Le parti socialiste veut taxer davantage les automobilistes et soutient pour cette raison l’initiative de l’Association transports et environnement (ATE) qui demande qu’à l’avenir la moitié du produit de la taxe sur les hydrocarbures (et non plus le quart comme maintenant) soit affecté aux transports publics.
De plus, les socialistes demandent que les moyens financiers pour les transports publics soient augmentés par une hausse de l’impôt sur les bénéfices des entreprises et par une remise de dette en faveur du Fonds pour les transports publics.
Economiesuisse, l’association faîtière des entreprises suisses, n’est pas du tout d’accord non plus avec les propositions gouvernementales. Selon elle, l’économie paie déjà assez pour les transports publics. Sa contribution via la taxe sur les hydrocarbures et l’impôt sur le bénéfice serait déjà plus que proportionnelle. Quant à la proposition d’une remise de dette en faveur du fonds pour les transports publics, Economiesuisse la juge contraire à la Constitution.
Selon les résultats du dernier recensement de la population, en 2000, 6 actifs sur 10 travaillaient en dehors de la commune où ils habitaient.
En remontant aux estimations les plus anciennes concernant les pendulaires, en 1910, on observe une augmentation constante du nombre de pendulaires sortants.

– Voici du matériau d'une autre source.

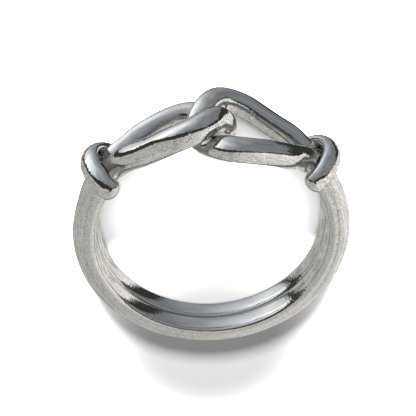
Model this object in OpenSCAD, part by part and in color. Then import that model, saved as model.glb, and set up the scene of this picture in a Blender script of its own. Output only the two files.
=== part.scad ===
// Knot ring lying on its side.
// A band of two wires side by side runs round the finger. At the knot its ends become two hooked
// wire loops, and a wire collar wraps each side where the loops leave the band.
// Millimetres. The finger hole is centred on the origin and the knot faces -Y.
// Angles round the finger are measured from the middle of the knot, and are positive to the right.
// Left and right are as seen with the ring's upper face towards the eye and the knot at the top.

/* [Finger hole] */
// Radius of the finger hole
hole_r = 8.65; // [8:0.05:10]

/* [Band] */
// Width of each of the two band wires, along the finger
wire_w = 1.72; // [1.6:0.02:1.76]
// Thickness of the band from the hole outwards
band_t = 1.75; // [1.7:0.01:1.85]
// Radius of the softened edges at both ends of the finger hole
edge_r = 0.28; // [0.1:0.02:0.36]
// Radius of the softened edges beside the crease between the wires
crease_r = 0.15; // [0.05:0.01:0.25]
// Angle at which the band ends under each collar
band_end = 49.5; // [49:0.1:50]

/* [Knot] */
// Half width of the loop wire, across its run
loop_w = 0.8; // [0.7:0.01:0.84]
// Half height of the loop wire, away from the finger
loop_h = 0.87; // [0.75:0.01:0.88]
// Squareness of the loop wire's section, where 2 is an ellipse
loop_square = 2.6; // [2:0.1:2.8]
// Radius to which the underside of the knot is dressed smooth
dress_r = 8.5; // [8.45:0.01:8.55]
// How far the middle of the knot leans towards the upper face
lean = 0.6; // [0:0.05:0.7]
// Radius at the middle of the loop wire where it meets the band
root_r = 9.52; // [9.45:0.01:9.55]

/* [Collars] */
// Angle of each collar from the middle of the knot
collar_at = 50; // [49.8:0.1:52]
// Half width of the collar's wire, round the finger
collar_w = 0.8; // [0.6:0.02:0.82]
// Half thickness of the collar's wire
collar_t = 0.53; // [0.4:0.01:0.6]
// Radius of the collar's arch, to the middle of its wire
arch_r = 2.34; // [2.25:0.01:2.5]
// Radius from the finger's middle to the middle of the collar's arch
arch_at = 8.66; // [8.6:0.01:8.8]
// How far the arch bends on each side before its foot rounds off
arch_bend = 82; // [80:0.5:84]

/* [Detail] */
// Steps between two rows of the loops' table
loop_steps = 7; // [4:1:8]
// Corners round the loop wire
loop_sides = 20; // [12:4:24]

/* [Hidden] */
$fn = 96;

silver = [0.78, 0.79, 0.8];
bright = [0.62, 0.65, 0.7];
gap = 0.05;
fuse = 0.02;
collar_span = 8;
foot_swell = 1.02;

// Radius and height at which the domed back of a band wire is centred
dome_at = hole_r + band_t - wire_w / 2;
dome_high = wire_w / 2 - fuse;

// The ring rests on a foot of each collar and on the far side of the band, so it lies a little tipped
rest_run = dome_at + (arch_at + arch_r * cos(arch_bend)) * cos(collar_at);
rest_rise = arch_r * sin(arch_bend) - dome_high;
rest_tuck = asin((collar_t * foot_swell - wire_w / 2) / norm([rest_run, rest_rise]));
rest_lean = atan(rest_rise / rest_run) + rest_tuck;

// The middle of the left loop's wire, from the band over the upper side, round its tip and back.
// Columns: angle from the middle of the knot, height above the band's middle, radius, thickness.
root_gap = 0.4;
lean_end = 44.2;
loop_root = band_end - root_gap;
loop_rows = [
    [-loop_root, 0.85, root_r, 0.94],
    [-43, 0.87, 9.46, 0.98],
    [-36, 1.25, 9.5, 1],
    [-26.5, 1.75, 9.5, 1],
    [-14.5, 2.3, 9.95, 1],
    [-6.5, 2.25, 10.3, 1],
    [-1.5, 1.65, 10.5, 1],
    [2, 0.9, 10.3, 1],
    [5.15, 0.25, 9.65, 1],
    [5.65, -0.55, 8.95, 1],
    [1, -1.55, 8.6, 1],
    [-4.5, -2.54, 9.06, 1.05],
    [-11.5, -2.83, 9.17, 1],
    [-21, -2.5, 9.15, 1],
    [-32, -1.88, 9.2, 1],
    [-38, -1.27, 9.28, 1],
    [-43.5, -0.87, 9.43, 0.98],
    [-loop_root, -0.85, root_r, 0.94]
];

// A point at an angle, a height and a radius
function at(angle, height, radius) = [-radius * sin(angle), -radius * cos(angle), height];

// The knot's lean is full in its middle and dies out where the loops run under the collars
function leaned(angle) = lean * cos(90 * min(1, abs(angle) / lean_end));

// A row as a point of the left loop, or with turn = -1 of the right one, which is the same wire
// turned half round about the middle of the knot
function loop_point(row, turn) = at(turn * row[0], turn * row[1] + leaned(row[0]), row[2]);

// A smooth curve from b to c, with a and d as the points before and after, and its heading
function curve(a, b, c, d, t) =
    b + ((c - a) * t + (2 * a - 5 * b + 4 * c - d) * t * t + (3 * b - a - 3 * c + d) * t * t * t) / 2;
function heading(a, b, c, d, t) =
    unit((c - a) + 2 * (2 * a - 5 * b + 4 * c - d) * t + 3 * (3 * b - a - 3 * c + d) * t * t);

function unit(v) = v / norm(v);
function mirrored(p, normal) = p - 2 * normal * (p * normal);

// A superellipse's coordinate from the cosine of its angle
function bulged(cosine, size) = size * sign(cosine) * pow(abs(cosine), 2 / loop_square);

// A point under the knot moved out to the radius that the underside is dressed to
function dressed(p) = [p[0], p[1], 0] * max(1, dress_r / norm([p[0], p[1]])) + [0, 0, p[2]];

// The corners of the loop wire's section about a point of its middle, at its thickness there
function loop_section(middle, ahead, thick) =
    let (
        radial = unit([middle[0], middle[1], 0]),
        up = unit(radial - ahead * (radial * ahead)),
        across = cross(ahead, up)
    )
        [
            for (i = [0 : loop_sides - 1])
                let (turn = 360 * i / loop_sides)
                    dressed(
                        middle
                        + across * bulged(cos(turn), loop_w * thick)
                        + up * bulged(sin(turn), loop_h * thick)
                    )
        ];

// A closed skin over a row of sections
module skin(sections) {
    sides = len(sections[0]);
    last = (len(sections) - 1) * sides;
    walls = [
        for (a = [0 : sides : last - sides], j = [0 : sides - 1])
            let (k = (j + 1) % sides, b = a + sides)
                each [[a + j, a + k, b + k], [a + j, b + k, b + j]]
    ];
    ends = [for (j = [1 : sides - 2]) each [[0, j + 1, j], [last, last + j, last + j + 1]]];
    polyhedron(points = [for (ring = sections, p = ring) p], faces = concat(walls, ends));
}

// A loop's wire, which leaves and meets the band square to the band's ends
module loop_wire(turn) {
    rows = [for (row = loop_rows) loop_point(row, turn)];
    n = len(rows);
    round_finger = cross([0, 0, 1], unit([rows[0][0], rows[0][1], 0]));
    p = concat(
        [mirrored(rows[1], round_finger)],
        rows,
        [mirrored(rows[n - 2], round_finger)]
    );
    skin([
        for (i = [0 : n - 2], s = [0 : i < n - 2 ? loop_steps - 1 : loop_steps])
            let (t = s / loop_steps)
                loop_section(
                    curve(p[i], p[i + 1], p[i + 2], p[i + 3], t),
                    heading(p[i], p[i + 1], p[i + 2], p[i + 3], t),
                    loop_rows[i][3] * (1 - t) + loop_rows[i + 1][3] * t
                )
    ]);
}

// One wire of the band above the crease, with a domed back and a flat face to the finger.
// It can be grown on every side, for the channel that it needs in a collar.
module wire_profile(grow) {
    translate([dome_at, dome_high])
        circle(r = wire_w / 2 + grow);
    translate([hole_r + edge_r, -fuse])
        square([dome_at - hole_r - edge_r, wire_w + grow]);
    translate([hole_r - grow, crease_r - fuse])
        square([edge_r + grow, wire_w - crease_r - edge_r]);
    translate([hole_r + crease_r, crease_r - fuse])
        circle(r = crease_r + grow);
    translate([hole_r + edge_r, wire_w - fuse - edge_r])
        circle(r = edge_r + grow);
}

// Both wires, swept round the finger from one angle to another
module wires(from, to, grow = 0) {
    rotate([0, 0, -90 - to])
        rotate_extrude(angle = to - from)
            for (side = [0, 1])
                mirror([0, side])
                    wire_profile(grow);
}

// Tips the ring from the finger hole's own frame to the way it lies
module lying() {
    rotate([-rest_lean, 0, 0])
        children();
}

module band() {
    color(silver)
        lying()
            wires(band_end, 360 - band_end);
}

module left_loop() {
    color(bright)
        lying()
            loop_wire(1);
}

module right_loop() {
    color(bright)
        lying()
            loop_wire(-1);
}

// The section of a collar's wire, fuller than its size by swell
module collar_section(swell = 1) {
    scale([collar_t * swell, collar_w * swell])
        circle(r = 1);
}

// The rounded end of a collar's wire, a touch fuller than the wire
module rounded_foot() {
    rotate_extrude()
        intersection() {
            collar_section(foot_swell);
            translate([0, -2 * collar_w])
                square([2 * collar_t, 4 * collar_w]);
        }
}

// A half hoop of wire over the band at an angle, with its rounded feet beside the band
module collar(angle) {
    difference() {
        rotate([90, 0, -90 - angle])
            translate([arch_at, 0, 0]) {
                rotate_extrude(angle = 2 * arch_bend, start = -arch_bend)
                    translate([arch_r, 0])
                        collar_section();
                for (side = [0, 1])
                    mirror([0, side, 0])
                        rotate([0, 0, arch_bend])
                            translate([arch_r, 0, 0])
                                rounded_foot();
            }
        wires(angle - collar_span, angle + collar_span, gap);
    }
}

module left_collar() {
    color(bright)
        lying()
            collar(-collar_at);
}

module right_collar() {
    color(bright)
        lying()
            collar(collar_at);
}

band();
left_loop();
right_loop();
left_collar();
right_collar();
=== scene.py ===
import math

import bmesh
import bpy
from mathutils import Matrix, Vector


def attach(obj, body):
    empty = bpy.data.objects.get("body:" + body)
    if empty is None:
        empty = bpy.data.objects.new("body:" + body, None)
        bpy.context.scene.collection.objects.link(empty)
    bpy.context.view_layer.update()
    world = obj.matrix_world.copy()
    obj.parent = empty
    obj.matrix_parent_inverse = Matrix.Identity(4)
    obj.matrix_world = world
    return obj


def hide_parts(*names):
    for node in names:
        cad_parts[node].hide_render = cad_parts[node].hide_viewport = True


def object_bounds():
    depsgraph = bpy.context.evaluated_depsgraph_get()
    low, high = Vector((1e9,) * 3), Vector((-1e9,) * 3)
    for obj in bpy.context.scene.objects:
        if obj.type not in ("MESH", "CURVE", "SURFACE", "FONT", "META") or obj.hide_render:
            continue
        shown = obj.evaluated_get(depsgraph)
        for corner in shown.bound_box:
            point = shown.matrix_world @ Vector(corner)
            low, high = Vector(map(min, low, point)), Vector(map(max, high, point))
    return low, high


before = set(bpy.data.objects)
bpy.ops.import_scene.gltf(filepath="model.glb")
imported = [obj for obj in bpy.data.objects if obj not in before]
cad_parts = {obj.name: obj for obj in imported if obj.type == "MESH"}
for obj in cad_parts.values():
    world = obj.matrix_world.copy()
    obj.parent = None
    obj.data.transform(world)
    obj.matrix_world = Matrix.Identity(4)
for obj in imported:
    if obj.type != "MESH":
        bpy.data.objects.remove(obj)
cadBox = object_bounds()
print("silver ring: frame loaded")

# sizes below are in millimetres and angles in degrees, unless a note says otherwise
mm = 0.001

# how the ring lies: the finger hole's axis leans this much from upright
lying = {
    "leanDegrees": 4.31976,
}
leanSin = math.sin(math.radians(lying["leanDegrees"]))
leanCos = math.cos(math.radians(lying["leanDegrees"]))

# the ring's own directions as pictured: right, up towards the knot, and away through the finger hole
pictureRight = (-1.0, 0.0, 0.0)
pictureUp = (0.0, -leanCos, leanSin)
pictureAway = (0.0, -leanSin, -leanCos)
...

En 1990, ils étaient 51,7% et en 2000 57,8%. Malgré cette augmentation, le temps passé pour se rendre au travail et en revenir est resté pratiquement stable depuis 1970.
La voiture reste le moyen de transport préféré des pendulaires, même si le rail a gagné des parts de marché durant les années 90. Le pourcentage de pendulaires utilisant leur voiture s’élève à 65%, loin derrière les Etats-Unis (85%), mais très loin devant le Japon (23%).
En moyenne mondiale, un cinquième des travailleurs passe plus de 90 minutes par trajet pour les déplacements entre le lieu de domicile et le lieu de travail. En Suisse, 4% des pendulaires passent plus de 60 minutes par trajet pour leurs transports professionnels.
Au niveau mondial, le temps passé pour les déplacements pendulaires est en moyenne de 25 minutes par trajet (22 minutes en Suisse).